3. Advanced SQL concepts
While the basics of SQL cover most day-to-day data acquisition needs, there are more advanced SQL concepts that can be particularly useful in complex data environments:
Subqueries and nested queries
Definition: A subquery is a query within another query. It allows for more complex data retrieval operations.
Example:
SELECT first_name, last_name
FROM customers
WHERE customer_id IN (SELECT customer_id FROM orders WHERE order_date > '2025-01-01');
Discussion: This query retrieves the names of customers who have placed orders after January 1, 2025. The subquery within the IN clause first selects the relevant customer_ids from the orders table. Subqueries are powerful for performing operations that require multiple steps or complex conditions.
Indexing
Definition: Indexes are used to speed up the retrieval of rows by using a pointer. Creating an index on a column means the database will keep a sorted copy of that column, allowing for faster search and query operations.
Example:
CREATE INDEX idx_customer_id ON customers (customer_id);
Discussion: Indexing improves the performance of queries, especially on large datasets. However, it’s important to use indexing judiciously, as it can also increase the time it takes to write new data to the database.
Transactions and ACID properties
Definition: A transaction is a sequence of one or more SQL operations treated as a single unit. The ACID properties—atomicity, consistency, isolation, and durability—ensure that the transactions are processed reliably.
Example:
BEGIN TRANSACTION;
UPDATE accounts SET balance = balance - 100 WHERE account_id = 1;
UPDATE accounts SET balance = balance + 100 WHERE account_id = 2;
COMMIT;
Discussion: In this example, money is transferred between two accounts. The transaction ensures that both updates occur, or neither does, maintaining data integrity. Understanding transactions is crucial when working with complex operations that must remain consistent, even in the event of an error.
Conclusion
SQL is an indispensable tool for data acquisition, especially when working with structured data in relational databases.
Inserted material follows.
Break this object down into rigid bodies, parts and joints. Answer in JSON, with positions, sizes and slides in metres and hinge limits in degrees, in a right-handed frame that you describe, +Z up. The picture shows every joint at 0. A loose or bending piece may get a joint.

By mastering the key components of SQL—such as SELECT statements, WHERE clauses, and JOIN operations—you can efficiently retrieve and manage the data necessary for training and deploying AI/ML models.
As you continue to build your skills, these SQL commands and concepts will form the foundation of your data acquisition strategy, enabling you to work with large and complex datasets effectively.